Below this line is a set of entries; quote exactly the lines from the line that contains "at_corner(-1, 1) clamp_plate();" to the line that contains "cad_parts[obj.name] = obj", both lines included.

GIVEN RECORDS:
--- begin ---

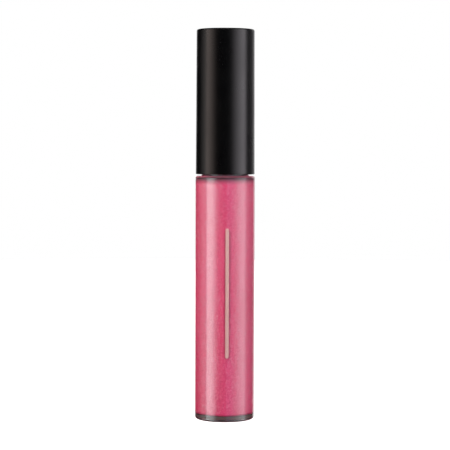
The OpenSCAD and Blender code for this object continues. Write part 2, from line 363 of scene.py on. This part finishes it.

--- end ---
--- begin ---

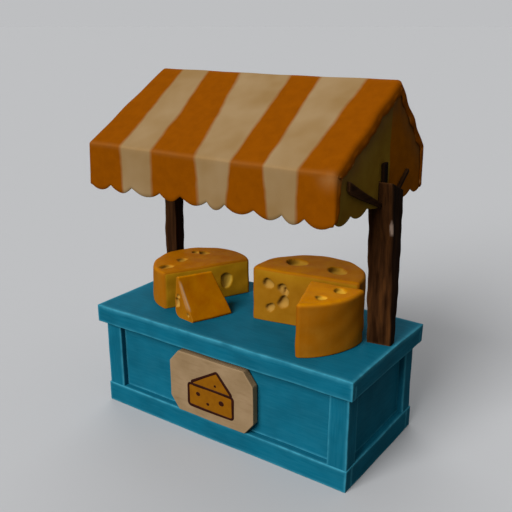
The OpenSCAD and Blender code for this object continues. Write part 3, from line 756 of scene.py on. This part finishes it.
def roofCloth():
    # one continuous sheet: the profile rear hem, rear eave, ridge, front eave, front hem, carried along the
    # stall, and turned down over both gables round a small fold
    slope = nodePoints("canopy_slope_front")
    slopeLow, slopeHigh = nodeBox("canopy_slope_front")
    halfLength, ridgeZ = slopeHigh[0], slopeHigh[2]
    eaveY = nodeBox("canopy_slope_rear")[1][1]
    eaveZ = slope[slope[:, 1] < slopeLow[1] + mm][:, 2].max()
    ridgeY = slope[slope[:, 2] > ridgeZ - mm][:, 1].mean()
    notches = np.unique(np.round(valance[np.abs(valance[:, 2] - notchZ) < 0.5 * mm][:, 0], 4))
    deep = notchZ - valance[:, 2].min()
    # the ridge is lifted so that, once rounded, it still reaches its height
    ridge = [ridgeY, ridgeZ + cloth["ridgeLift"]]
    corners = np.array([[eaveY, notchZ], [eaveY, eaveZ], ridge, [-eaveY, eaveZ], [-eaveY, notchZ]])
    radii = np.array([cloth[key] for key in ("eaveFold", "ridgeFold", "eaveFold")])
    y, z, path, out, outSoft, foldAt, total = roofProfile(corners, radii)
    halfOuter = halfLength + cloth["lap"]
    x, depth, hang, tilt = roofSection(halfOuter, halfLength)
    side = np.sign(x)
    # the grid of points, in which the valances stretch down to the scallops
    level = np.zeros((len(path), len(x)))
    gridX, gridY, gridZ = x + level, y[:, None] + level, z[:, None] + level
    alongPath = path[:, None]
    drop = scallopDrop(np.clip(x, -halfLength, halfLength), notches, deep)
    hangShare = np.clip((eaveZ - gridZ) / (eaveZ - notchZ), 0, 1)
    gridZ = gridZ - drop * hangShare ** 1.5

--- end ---
--- begin ---

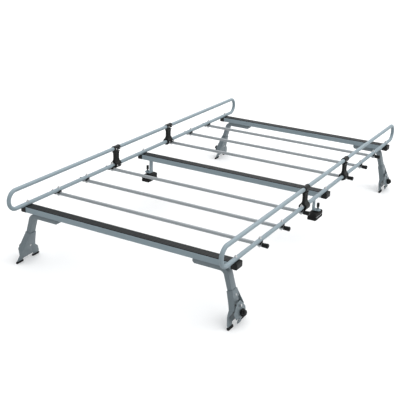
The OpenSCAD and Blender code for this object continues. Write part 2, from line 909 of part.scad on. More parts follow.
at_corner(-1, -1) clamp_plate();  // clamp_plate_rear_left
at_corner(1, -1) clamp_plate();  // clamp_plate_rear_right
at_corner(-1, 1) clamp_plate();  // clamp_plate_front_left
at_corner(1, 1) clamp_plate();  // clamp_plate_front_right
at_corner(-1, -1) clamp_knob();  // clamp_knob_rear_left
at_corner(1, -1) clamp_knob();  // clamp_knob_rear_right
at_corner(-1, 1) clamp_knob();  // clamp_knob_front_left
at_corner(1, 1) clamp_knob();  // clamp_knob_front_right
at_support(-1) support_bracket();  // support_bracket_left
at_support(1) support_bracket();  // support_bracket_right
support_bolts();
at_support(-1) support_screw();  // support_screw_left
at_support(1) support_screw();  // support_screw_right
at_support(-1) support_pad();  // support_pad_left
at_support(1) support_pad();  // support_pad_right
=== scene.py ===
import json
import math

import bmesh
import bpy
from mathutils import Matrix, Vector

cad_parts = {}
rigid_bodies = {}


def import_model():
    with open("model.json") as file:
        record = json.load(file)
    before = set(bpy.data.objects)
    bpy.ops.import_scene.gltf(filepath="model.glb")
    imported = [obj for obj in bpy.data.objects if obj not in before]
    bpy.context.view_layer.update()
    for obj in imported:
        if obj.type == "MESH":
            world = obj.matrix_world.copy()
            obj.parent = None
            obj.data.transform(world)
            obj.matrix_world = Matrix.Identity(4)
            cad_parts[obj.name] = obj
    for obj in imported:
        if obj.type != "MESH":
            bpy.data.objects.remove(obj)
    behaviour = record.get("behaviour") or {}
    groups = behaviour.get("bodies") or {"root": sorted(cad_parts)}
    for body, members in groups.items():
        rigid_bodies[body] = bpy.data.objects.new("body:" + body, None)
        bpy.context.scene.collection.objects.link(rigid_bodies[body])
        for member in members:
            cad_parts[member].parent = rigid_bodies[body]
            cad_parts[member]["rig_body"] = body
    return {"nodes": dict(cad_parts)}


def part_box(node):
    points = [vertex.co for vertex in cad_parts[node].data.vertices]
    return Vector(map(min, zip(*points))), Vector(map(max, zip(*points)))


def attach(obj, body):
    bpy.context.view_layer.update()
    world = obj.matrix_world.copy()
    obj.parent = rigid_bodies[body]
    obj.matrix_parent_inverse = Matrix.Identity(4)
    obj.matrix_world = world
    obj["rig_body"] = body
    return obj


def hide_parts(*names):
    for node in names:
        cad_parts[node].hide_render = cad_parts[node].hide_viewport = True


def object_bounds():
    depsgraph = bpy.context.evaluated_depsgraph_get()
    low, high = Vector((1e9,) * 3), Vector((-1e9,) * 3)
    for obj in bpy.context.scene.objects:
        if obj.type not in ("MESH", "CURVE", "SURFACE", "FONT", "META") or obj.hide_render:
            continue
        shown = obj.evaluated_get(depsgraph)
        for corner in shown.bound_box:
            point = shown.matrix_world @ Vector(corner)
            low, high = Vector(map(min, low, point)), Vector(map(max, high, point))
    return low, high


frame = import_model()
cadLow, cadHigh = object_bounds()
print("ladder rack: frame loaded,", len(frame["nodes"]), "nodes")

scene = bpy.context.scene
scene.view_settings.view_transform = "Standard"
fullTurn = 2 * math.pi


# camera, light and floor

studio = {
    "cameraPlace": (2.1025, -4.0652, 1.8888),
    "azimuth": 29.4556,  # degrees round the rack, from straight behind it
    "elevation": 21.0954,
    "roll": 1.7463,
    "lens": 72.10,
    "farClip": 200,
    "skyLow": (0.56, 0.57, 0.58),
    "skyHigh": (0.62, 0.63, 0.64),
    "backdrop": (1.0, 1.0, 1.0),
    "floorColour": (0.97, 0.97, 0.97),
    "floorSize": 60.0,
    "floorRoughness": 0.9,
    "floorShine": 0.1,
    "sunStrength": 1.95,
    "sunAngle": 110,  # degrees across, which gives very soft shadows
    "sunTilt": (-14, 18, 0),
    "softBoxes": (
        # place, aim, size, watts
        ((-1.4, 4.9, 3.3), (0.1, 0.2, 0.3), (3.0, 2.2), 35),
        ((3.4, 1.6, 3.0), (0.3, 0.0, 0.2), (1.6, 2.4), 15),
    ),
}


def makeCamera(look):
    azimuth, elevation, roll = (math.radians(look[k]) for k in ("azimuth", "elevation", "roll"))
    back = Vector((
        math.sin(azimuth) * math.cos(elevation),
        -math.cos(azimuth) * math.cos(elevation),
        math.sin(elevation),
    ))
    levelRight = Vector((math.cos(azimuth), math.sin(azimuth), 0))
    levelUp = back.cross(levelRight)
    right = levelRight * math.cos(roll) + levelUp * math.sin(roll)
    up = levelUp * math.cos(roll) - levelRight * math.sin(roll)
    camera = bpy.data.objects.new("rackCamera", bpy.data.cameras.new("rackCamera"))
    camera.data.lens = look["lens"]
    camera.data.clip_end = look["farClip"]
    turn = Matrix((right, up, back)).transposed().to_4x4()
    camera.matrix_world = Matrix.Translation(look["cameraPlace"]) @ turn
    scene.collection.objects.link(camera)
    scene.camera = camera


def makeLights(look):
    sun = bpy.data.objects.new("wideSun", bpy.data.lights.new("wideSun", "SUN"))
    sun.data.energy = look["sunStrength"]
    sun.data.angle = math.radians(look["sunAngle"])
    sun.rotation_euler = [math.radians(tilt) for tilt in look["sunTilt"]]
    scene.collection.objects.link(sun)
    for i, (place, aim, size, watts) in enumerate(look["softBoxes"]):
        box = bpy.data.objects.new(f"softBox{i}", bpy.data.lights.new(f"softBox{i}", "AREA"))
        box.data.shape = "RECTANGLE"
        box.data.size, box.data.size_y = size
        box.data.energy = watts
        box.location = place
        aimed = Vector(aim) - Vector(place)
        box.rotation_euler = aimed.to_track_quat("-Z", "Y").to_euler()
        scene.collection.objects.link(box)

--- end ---

OUTPUT FOR THIS TASK:
at_corner(-1, 1) clamp_plate();  // clamp_plate_front_left
at_corner(1, 1) clamp_plate();  // clamp_plate_front_right
at_corner(-1, -1) clamp_knob();  // clamp_knob_rear_left
at_corner(1, -1) clamp_knob();  // clamp_knob_rear_right
at_corner(-1, 1) clamp_knob();  // clamp_knob_front_left
at_corner(1, 1) clamp_knob();  // clamp_knob_front_right
at_support(-1) support_bracket();  // support_bracket_left
at_support(1) support_bracket();  // support_bracket_right
support_bolts();
at_support(-1) support_screw();  // support_screw_left
at_support(1) support_screw();  // support_screw_right
at_support(-1) support_pad();  // support_pad_left
at_support(1) support_pad();  // support_pad_right
=== scene.py ===
import json
import math

import bmesh
import bpy
from mathutils import Matrix, Vector

cad_parts = {}
rigid_bodies = {}


def import_model():
    with open("model.json") as file:
        record = json.load(file)
    before = set(bpy.data.objects)
    bpy.ops.import_scene.gltf(filepath="model.glb")
    imported = [obj for obj in bpy.data.objects if obj not in before]
    bpy.context.view_layer.update()
    for obj in imported:
        if obj.type == "MESH":
            world = obj.matrix_world.copy()
            obj.parent = None
            obj.data.transform(world)
            obj.matrix_world = Matrix.Identity(4)
            cad_parts[obj.name] = obj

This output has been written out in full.